Mr Humphrys put forward the figures of £50,000 pounds a year as being the Labour Party’s definition of rich, and 60% per cent income tax, as being a ‘fair’ contribution. Mr Hain did not refute these figures, merely avoided answering the questions in his self-styled ‘debate’.

Given that Tony Blair hinted at more tax increases, earlier in the week in his Fabian Society speech, it seems he is ready to formally break his 1997 ‘pledge’ to not increase income tax.

But does this really signal it’s time up for Tony Blair?

Andy Duncan

Sometimes things do get better

As a lot of people are aware, the new Harry Potter book, Harry Potter and the Order of the Phoenix goes on sale at midnight tonight. In the UK, the recommended retail price of the book is £16.99, which is fairly typical for a new hardback novel (although expensive for a children’s book). However, Britain’s booksellers are using it as a loss leader, and it is thus going to be available for much less than this. Amazon is selling it for £8.49, and the cheapest I have seen it advertised in a shop with physical premises is £9.99.

Judging by the prices of the other books in the Harry Potter series, the paperback edition of the new book is likely to sell for £7.99 (when it comes), so the effect of all this discounting is that the hardcover of the new book is selling for close to the price of a paperback. Obviously this is good. Consumers will be saving money. Poor people (or cheap people) who normally wait for the paperback in order to save money will be able to buy the hardcover, thus saving their children from social death. There will be happiness and light in the world. Capitalism is a fine thing.

Remarkably, as recently as 1995 this discounting would have been illegal. Believe it or not, book prices in the UK were fixed. Under something called the Net Book Agreement, it was actually illegal for a bookseller to sell a recently published book at any price other than the one set by the publisher. Supposedly, this was so that publishers could make money from popular books and thus subsidise more “worthy” books, or something. (In reality, it protected specialist bookstores from supermarkets and other stores that merely stocked a few bestsellers). When the price fixing was abolished, various literary establishment figures came out of the woodword and said how terrible this was. I remember some famous author (Harold Pinter?) saying something like that removing price fixing on books would “Lead to a decline in the number and quality of books published in the UK. In fact, we will end up will a lowest common denominator publishing industry like the one we have in America”.

And my goodness, we couldn’t have that, could we. What fate could possibly be worse than being like America?

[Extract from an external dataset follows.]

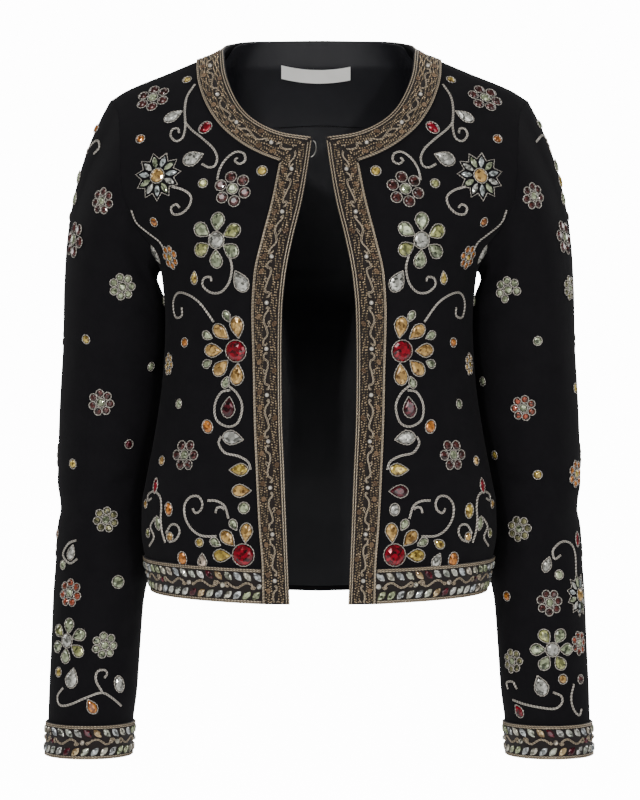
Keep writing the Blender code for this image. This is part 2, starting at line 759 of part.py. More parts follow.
def settle_strip(points, normals):
    """Keeps the neck strip's two short ends back from the shoulder seams."""
    for place in (0, -1):
        normals[:, place] = seam_normals(points[:, place], np.array((0.0, 0.0, 1.0)))
        points[:, place, 1] += HALF_SEAM


def joined_faces(main_shape, strip_shape):
    """Faces of the back's net with the neck strip welded to the middle of its top row."""
    rows, columns = main_shape[0] - 1, main_shape[1] - 1
    faces = net_faces(rows, columns, False, 0, False, True)
    start = main_shape[0] * main_shape[1]
    below = [rows * (columns + 1) + BACK_SIDE_COLUMNS + i for i in range(strip_shape[1])]
    for r in range(strip_shape[0]):
        above = [start + r * strip_shape[1] + i for i in range(strip_shape[1])]
        for i in range(strip_shape[1] - 1):
            rising = i >= BACK_NECK_COLUMNS
            faces += cell_faces(below[i:i + 2], above[i:i + 2], rising)
        below = above
    return faces


def wall_of(name, outer, inner, faces, finish_name):
    """Wall between two nets with the same faces, closed along their free edges."""
    count = len(outer)
    edges = {}
    for face in faces:
        for a, b in zip(face, tuple(face[1:]) + (face[0],)):
            edges.setdefault(tuple(sorted((a, b))), []).append((a, b))
    closed = [tuple(face) for face in faces]
    closed += [tuple(count + i for i in face[::-1]) for face in faces]
    for uses in edges.values():
        if len(uses) == 1:
            a, b = uses[0]
            closed.append((b, a, count + a, count + b))
    return finish(name, np.concatenate((outer, inner)), closed, finish_name)


def make_back():
    """The back, its hem band and its neckband."""
    points, normals, strip, strip_normals = back_net()
    faces = joined_faces(points.shape, strip.shape)
    outer = np.concatenate((points.reshape(-1, 3), strip.reshape(-1, 3)))
    all_normals = np.concatenate((normals.reshape(-1, 3), strip_normals.reshape(-1, 3)))
    wall_of("back", outer, outer - all_normals * CLOTH, faces, "black_crepe")

    def outward(u, v):
        return back_point(BACK_COLUMNS - u, v)

    def at_sides(net, net_normals):
        settle_edges(net, net_normals, 1, "side", False, 0)
        settle_edges(net, net_normals, 1, "side", False, -1)

    lifted_band("hem_band_back", outward, range(BACK_COLUMNS + 1), range(HEM_ROWS + 1),
                ((0, BACK_COLUMNS), (0, ROWS)), (6, 2), stone_heights, 1, at_sides,
                "jewelled_band", True)

    def neck_outward(u, w):
        return back_neck_point(-u, w)

    reach = range(-BACK_NECK_COLUMNS, BACK_NECK_COLUMNS + 1)
    lifted_band("neck_band_back", neck_outward, reach, (0, 0.5, 1),
                ((-BACK_NECK_COLUMNS, BACK_NECK_COLUMNS), (0, 1)), (3, 2), across_heights, 1,
                settle_strip, "beaded_band", True)


def make_inside():
    """The lining, the neck facing and the blank label, seen through the front opening."""
    points, normals, strip, strip_normals = back_net()
    edge_row = int(np.argmin(np.abs(points[:, BACK_COLUMNS // 2, 2] - FACING_EDGE)))
    under = CLOTH + LINING_EASE
    lining_rows = list(range(0, edge_row, 2)) + [edge_row]
    low = points[lining_rows, 1:-1] - normals[lining_rows, 1:-1] * under
    low[0, :, 2] += LINING_HEM
    low[-1, :, 2] -= SEAM_GAP
    deep = low - normals[lining_rows, 1:-1] * LINING_CLOTH
    net_wall("back_lining", low, deep, False, "black_satin", True)

    middle = slice(BACK_SIDE_COLUMNS + 1, BACK_COLUMNS - BACK_SIDE_COLUMNS)
    face_points = np.concatenate((points[edge_row:, middle], strip[:, 1:-1]))
    face_normals = np.concatenate((normals[edge_row:, middle], strip_normals[:, 1:-1]))
    near = face_points - face_normals * under
    near[-1, :, 2] -= SEAM_GAP
    far = near - face_normals * LINING_CLOTH
    net_wall("back_neck_facing", near, far, False, "black_satin", True)

    half_width, half_height = LABEL_SIZE[0] / 2, LABEL_SIZE[1] / 2
    x, z = np.meshgrid(np.linspace(-half_width, half_width, 9),
                       np.linspace(-half_height, half_height, 3))
    bow = LABEL_BOW * (np.abs(x) / half_width) ** 2
    z = z + LABEL_HEIGHT + bow
    y = depth(x, z, 1) - under - LINING_CLOTH - LABEL_LIFT
    front = np.stack((x, y, z), axis=-1)
    behind = front - np.array((0.0, LABEL_TAPE, 0.0))
    net_wall("neck_label", front, behind, False, "white_tape")


def sleeve_ring(z, count):
    """Level section of a sleeve, from its inner side round the front."""
    turn = 2 * math.pi * np.arange(count) / count
    outer = look_up(SLEEVE, SLEEVE_NAMES, "z", "outer", z)
    inner = look_up(SLEEVE, SLEEVE_NAMES, "z", "inner", z)
    middle_y = look_up(SLEEVE, SLEEVE_NAMES, "z", "y_middle", z)
    half_depth = look_up(SLEEVE, SLEEVE_NAMES, "z", "half_depth", z)
    x = (outer + inner) / 2 - (outer - inner) / 2 * np.cos(turn)
    y = middle_y - half_depth * np.sin(turn)
    out = np.stack((-np.cos(turn), -np.sin(turn), np.zeros(count)), axis=-1)
    dent = np.zeros(count)
    for fold_z, angle, deep, tall, wide in SLEEVE_FOLDS:
        away = (np.degrees(turn) - angle + 180) % 360 - 180
        dent += deep * MM * np.exp(-((z / MM - fold_z) / tall) ** 2 - (away / wide) ** 2)
    return np.stack((x, y, np.full(count, z)), axis=-1) - out * dent[:, None]


def sleeve_rings(count, band_rows):
    """All rings of a left sleeve, from the armhole to the cuff's edge."""
    half = count // 2
    v = np.linspace(ARM_START, ROWS, half + 1)
    front, front_normal, front_into = armhole_frame(v, -1)
    back, back_normal, back_into = armhole_frame(v, 1)
    loop = np.concatenate((front, back[-2:0:-1]))
    normal = np.concatenate((front_normal, back_normal[-2:0:-1]))
    into = np.concatenate((front_into, back_into[-2:0:-1]))
    start = loop + into * HALF_SEAM
    first = sleeve_ring(SLEEVE[0][0] * MM, count)
    reach = np.linalg.norm(first - start, axis=1, keepdims=True)
    leave = unit(into * CAP_LEAVE[0] + np.array((0.0, 0.0, CAP_LEAVE[1])))
    pull = start + leave * reach * CAP_PULLS[0]
    arrive = first + np.array((0.0, 0.0, 1.0)) * reach * CAP_PULLS[1]
    rings = []
    for row in range(CAP_ROWS):
        t = row / CAP_ROWS
        rings.append(start * (1 - t) ** 3 + pull * 3 * t * (1 - t) ** 2
                     + arrive * 3 * t * t * (1 - t) + first * t ** 3)
    heights = [row[0] * MM for row in SLEEVE]
    tail = heights[:-band_rows - 1]
    rings += [sleeve_ring(z, count) for z in tail]
    top = SLEEVE[-1][0] * MM + HEM_BAND
    for step in range(band_rows + 1):
        rings.append(sleeve_ring(top - HEM_BAND * step / band_rows, count))
    return np.array(rings), normal


def ring_normals(rings):
    """Outward normals of a stack of rings."""
    around = np.roll(rings, -1, axis=1) - np.roll(rings, 1, axis=1)
    down = np.gradient(rings, axis=0)
    return unit(np.cross(down, around))


def make_sleeve(name_end, sign):
    """One sleeve with its jewelled cuff band."""
    count = 2 * ARM_ROWS
    rings, seam_normal = sleeve_rings(count, HEM_ROWS)
    normals = ring_normals(rings)
    normals[0] = seam_normal
    inner = rings - normals * CLOTH
    outer = rings.copy()
    lift = np.zeros(rings.shape[:2])
    turn = np.degrees(2 * math.pi * np.arange(count) / count)[None, :]
    for z, angle, radius, height in SLEEVE_MOUNDS:
        away = (turn - angle + 180) % 360 - 180
        far = np.hypot(rings[..., 2] / MM - z, np.radians(away) * SLEEVE_RADIUS / MM)
        lift = np.maximum(lift, height * MM * np.clip(1.15 - (far / (radius * 1.15)) ** 2, 0, 1))
    lift[:2] = 0.0
    lift[-HEM_ROWS - 2:] = 0.0
    outer = outer + normals * lift[..., None]
    net_wall("sleeve_" + name_end, mirrored(outer, sign), mirrored(inner, sign), True,
             "black_crepe")

    low = rings[-HEM_ROWS - 1:] + normals[-HEM_ROWS - 1:] * SEAM_GAP
    fine_rings, _ = sleeve_rings(2 * count, 2 * HEM_ROWS)
    fine = fine_rings[-2 * HEM_ROWS - 1:]
    fine_normals = ring_normals(fine)
    heights = stone_heights(fine.shape[:2]) + SEAM_GAP + BAND_CLOTH
    net_wall("cuff_band_" + name_end, mirrored(fine + fine_normals * heights[..., None], sign),
             mirrored(low, sign), True, "jewelled_band")


def make_eye():
    """The wire bar of the neck fastening, sewn to the right front's edge."""
    top, bottom = EYE_ENDS
    data = bpy.data.curves.new("neck_eye", "CURVE")
    data.dimensions = "3D"
    data.bevel_depth = WIRE_RADIUS
    data.bevel_resolution = 1
    data.use_fill_caps = True
    spline = data.splines.new("POLY")
    spline.points.add(EYE_STEPS)
    for i in range(EYE_STEPS + 1):
        part = i / EYE_STEPS
        z = top + (bottom - top) * part
        edge = look_up(FRONT_EDGE, EDGE_NAMES, "z", "opening", z)
        out = EYE_REACH * math.sin(math.pi * part) ** 0.5
        x = -(edge - SEAM_GAP - WIRE_RADIUS * 1.3) + out
        y = depth(-edge, z, -1) + CLOTH / 2
        spline.points[i].co = (x, y, z, 1.0)
    curve = bpy.data.objects.new("neck_eye_curve", data)
    bpy.context.collection.objects.link(curve)
    mesh = bpy.data.meshes.new_from_object(curve)
    bpy.data.objects.remove(curve)
    points = [tuple(vertex.co) for vertex in mesh.vertices]
    faces = [tuple(face.vertices) for face in mesh.polygons]
    finish("neck_eye", points, faces, "silver_wire")


def main():
    """Builds every piece of the jacket."""
    for old in list(bpy.data.objects):
        bpy.data.objects.remove(old, do_unlink=True)
    for name_end, sign in (("left", 1.0), ("right", -1.0)):
        make_front("front_" + name_end, sign)
        make_front_bands(name_end, sign)
        make_sleeve(name_end, sign)
    make_back()
    make_inside()
    make_eye()


main()
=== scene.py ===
"""Looks of a cropped, jewelled, collarless jacket that keeps its worn shape, in a plain studio.

Metres, +Z up, the front faces -Y and +X is the wearer's left. Tables are in millimetres in the
same frame, and the motif tables were read off in real sizes.
"""

import logging
import math
from dataclasses import dataclass, field
from enum import Enum
from typing import Sequence

import bpy
import numpy as np
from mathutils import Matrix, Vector
from mathutils.bvhtree import BVHTree


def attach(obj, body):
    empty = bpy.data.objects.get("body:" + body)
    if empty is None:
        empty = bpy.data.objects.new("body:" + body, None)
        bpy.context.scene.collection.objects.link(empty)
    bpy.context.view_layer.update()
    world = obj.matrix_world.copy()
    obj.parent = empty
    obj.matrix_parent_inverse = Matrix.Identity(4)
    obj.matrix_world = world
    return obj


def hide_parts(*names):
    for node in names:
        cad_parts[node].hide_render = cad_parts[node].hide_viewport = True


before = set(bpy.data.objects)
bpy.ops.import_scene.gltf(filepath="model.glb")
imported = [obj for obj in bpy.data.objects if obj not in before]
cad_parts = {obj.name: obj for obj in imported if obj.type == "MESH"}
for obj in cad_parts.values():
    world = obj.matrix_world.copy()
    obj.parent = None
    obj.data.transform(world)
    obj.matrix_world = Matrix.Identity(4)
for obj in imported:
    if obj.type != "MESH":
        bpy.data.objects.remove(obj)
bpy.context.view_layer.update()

MM = 0.001
Net = np.ndarray
NetPair = tuple[Net, Net]
Pair = tuple[float, float]
Triple = tuple[float, float, float]
Rows = Sequence[Sequence[float]]
Piece = bpy.types.Object
Socket = bpy.types.NodeSocket
Material = bpy.types.Material
log = logging.getLogger("jacket")
CAMERA_PLACE = (0.0009, -2.5, -0.3206)
UP = np.array((0.0, 0.0, 1.0))
WHITE = (1.0, 1.0, 1.0)
HALF_SEAM = 0.00018   # half the gap of a butted seam


class Slot(Enum):
    """Material slots of the record."""

    CREPE = "black_crepe"
    BEADED = "beaded_band"
    JEWELLED = "jewelled_band"
    SATIN = "black_satin"
    TAPE = "white_tape"
    WIRE = "silver_wire"
    BEADS = "seed_beads"
    CORD = "silver_cord"
    CLEAR = "clear_stones"
    TOPAZ = "topaz_stones"
    GREEN = "green_stones"
    RED = "red_stones"
    PEARLS = "pearls"


@dataclass(frozen=True)
class Sizes:
    """Driving sizes of the jacket, as in the CAD part, in metres and in cells."""

    cloth: float = 0.0016
    lining_cloth: float = 0.0010
    lining_ease: float = 0.0018
    band_cloth: float = 0.0014
    seam_gap: float = 0.0003
    tuck: float = 0.0025
    hem_front: float = -0.5007
    hem_side: float = -0.4940
    hem_back: float = -0.5030
    hem_band: float = 0.0310
    underarm: float = -0.2020
    neck_corner_z: float = -0.0880
    mitre_z: float = -0.1100
    meet_x: float = 0.1120
    meet_z: float = -0.0092
    back_band_low: float = -0.0060
    chest_line: float = -0.1900
    front_dome: float = 1.35
    back_dome: float = 2.0
    power: float = 2.3
    facing_edge: float = -0.0600
    hem_rows: int = 2
    corner_row: int = 29
    arm_start: int = 23
    arm_rows: int = 12
    rows: int = 35
    neck_rows: int = 6
    band_columns: int = 2
    front_columns: int = 9
    back_neck_columns: int = 4
    back_side_columns: int = 3
    back_columns: int = 14


def smooth(xs: Net, ys: Net, at: Net) -> Net:
    """Smooth curve through points that never overshoots them.

    Args:
        xs: places of the points, increasing.
        ys: values at the points.
        at: places to look up.

    Returns:
        The curve's values at those places.
    """
    step = np.diff(xs)
    slope = np.diff(ys) / step
    tangent = np.zeros(len(xs))
    tangent[0], tangent[-1] = slope[0], slope[-1]
    for i in range(1, len(xs) - 1):
        if slope[i - 1] * slope[i] > 0:
            before = 2 * step[i] + step[i - 1]
            after = step[i] + 2 * step[i - 1]
            tangent[i] = (before + after) / (before / slope[i - 1] + after / slope[i])
    at = np.clip(at, xs[0], xs[-1])
    i = np.clip(np.searchsorted(xs, at) - 1, 0, len(xs) - 2)
    t = (at - xs[i]) / step[i]
    return (ys[i] * (1 + 2 * t) * (1 - t) ** 2 + step[i] * tangent[i] * t * (1 - t) ** 2
            + ys[i + 1] * t * t * (3 - 2 * t) + step[i] * tangent[i + 1] * t * t * (t - 1))


def unit(vectors: Net) -> Net:
    """Vectors scaled to length one."""
    return vectors / np.maximum(np.linalg.norm(vectors, axis=-1, keepdims=True), 1e-12)


def arc_lengths(points: Net) -> Net:
    """Length along a curve of points up to each of them."""
    return np.concatenate(([0.0], np.cumsum(np.linalg.norm(np.diff(points, axis=0), axis=1))))


def along(points: Net, part: Net) -> list[Net]:
    """Place at a share (0 to 1) of the length of a curve through points."""
    lengths = arc_lengths(points)
    at = part * lengths[-1]
    return [smooth(lengths, points[:, i], at) for i in range(points.shape[1])]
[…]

In any event, British bookbuyers (many of them children) over the next couple of days will save a total of something like £25 million due to the demise of the net book agreement. Politicians often favour indirect subsidies over direct ones because indirect ones (although always actually more expensive) are often hard to quantify. It’s always interesting when an event like this gives you some actual numbers for an indirect subsidy. £25 million is a lot of money. You could buy David Beckham for that.